A Relatora Especial da ONU, Erica-Irene Daes, propôs que os Estados e os atores internacionais “respeitem e protejam as relações especiais que os povos indígenas têm com as terras, territórios e recursos, particularmente os locais sagrados, as áreas de importância cultural e os usos de recursos que estão ligados às culturas e práticas religiosas indígenas” [2] e apoiou o objetivo de que os povos indígenas recebam “locais culturais e sagrados tradicionais” suficientes para a sua sobrevivência e bem-estar na resolução de quaisquer questões territoriais indígenas. [3]
Agências especializadas da ONU, incluindo o Banco Mundial e a Corporação Financeira Internacional, também reconhecem a importância dos locais sagrados indígenas. O Banco Mundial visa garantir que os projetos de desenvolvimento “promovam o pleno respeito pela dignidade, pelos direitos humanos e pela singularidade cultural dos povos indígenas”. [4] E, em seu Padrão de Desempenho 7, a Corporação Financeira Internacional reconhece que, ao buscar projetos que impactem locais sagrados, terras e recursos naturais de povos indígenas, mesmo aqueles sob propriedade tradicional ou uso consuetudinário, é necessário o consentimento livre, prévio e informado dos povos indígenas. [5]
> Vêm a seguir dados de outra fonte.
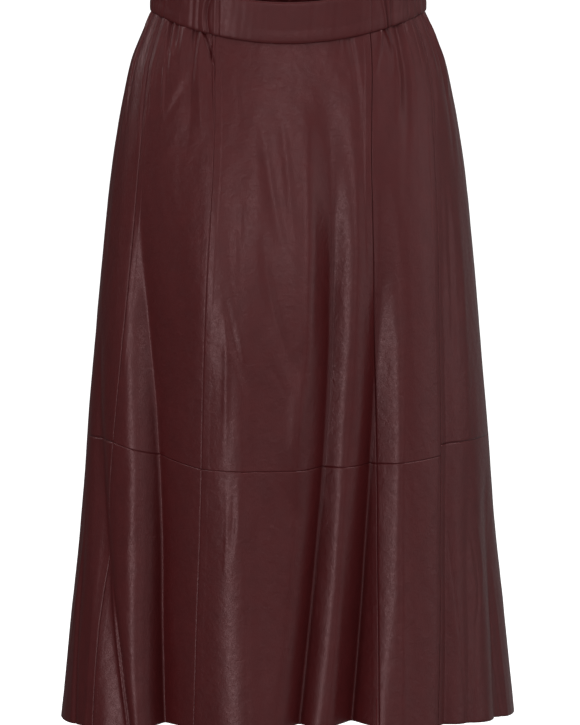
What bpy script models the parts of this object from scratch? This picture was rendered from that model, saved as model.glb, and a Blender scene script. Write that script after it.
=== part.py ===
"""Leather skirt, filled out as worn: a waistband and ten panels round one open hollow.

Frame: metres, +Z up, the front faces -Y and the wearer's left is +X. The origin is the middle
of the waistband ring, halfway up the band at its sides, where a waist holds the skirt.

A place on the cloth has two numbers. "turn" is the angle round the ring in degrees, from the
front centre and positive towards +X. "fall" is the way down from the waist seam, measured at
the side of the skirt.
"""
import math

import bmesh
import bpy

# ---- driving dimensions, in metres and degrees ----
BAND_HEIGHT = 0.041
SIDE_FALL = 0.728           # waist seam to hem, down the side
WAIST_DIP_FRONT = 0.029     # the front of the waist seam hangs lower than its sides
WAIST_RISE_BACK = 0.006
HEM_RISE_FRONT = 0.006
HEM_TILT = 0.0026           # the hem is this much higher at +X and lower at -X
RING_SQUARENESS = 0.018     # how far the rings fill out between front and side
PANEL_WALL = 0.0014
BAND_WALL = 0.0024
BAND_PROUD = 0.0008         # the band stands this far outside the panels
SEAM_GAP = 0.0003
SEAM_STRIP = 0.0004         # a narrow column or row along each seam, so that walls meet squarely

# Gathers: one groove every GATHER_PITCH degrees where the band is elasticated.
GATHER_PITCH = 7.2
GATHER_DEPTH = 0.0019
GATHER_SHORT = 0.028        # fall over which the shortest and the longest gathers fade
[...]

É importante destacar que a Organização das Nações Unidas para a Educação, a Ciência e a Cultura (UNESCO) reconhece 981 Sítios do Patrimônio Mundial, dos quais 759 são sítios culturais. [6] Mas a UNESCO sozinha não pode, obviamente, proteger adequadamente os sítios sagrados, religiosos e culturais dos povos indígenas. Os instrumentos existentes têm se mostrado amplamente ineficazes na proteção e promoção dos direitos dos povos indígenas aos seus sítios sagrados e culturais. A recomendação proposta à Conferência Mundial contribuiria mais para a proteção dos sítios sagrados e culturais indígenas e para a promoção do livre exercício de suas práticas culturais, religiosas e espirituais. Sem essa maior atenção e implementação urgente, os sítios sagrados, espirituais e culturais dos povos indígenas continuarão ameaçados e, em alguns casos, destruídos para sempre.
[1] Por exemplo, Convenção da Organização Internacional do Trabalho (n.º 169) relativa aos povos indígenas e tribais, 27 de junho de 1989, art. 14.
[2] Comissão das Nações Unidas sobre os Direitos Humanos, Relatório sobre os povos indígenas e sua relação com a terra, Documento de trabalho final da Relatora Especial, Sra. Erica-Irene A. Daes, E/CN.4/Sub.2/2001/21, 41 (11 de junho de 2001).
[3] Id. em 27.
[4] Diretiva Operacional 4.20 do Banco Mundial, “Povos Indígenas”, parágrafo 6, setembro de 1991.
[5] Ver o relatório de acompanhamento do Mecanismo de Peritos sobre os Direitos dos Povos Indígenas sobre os povos indígenas e o direito de participar na tomada de decisões, com foco nas indústrias extrativas, A/HRC/21/55, 20 (16 de agosto de 2012).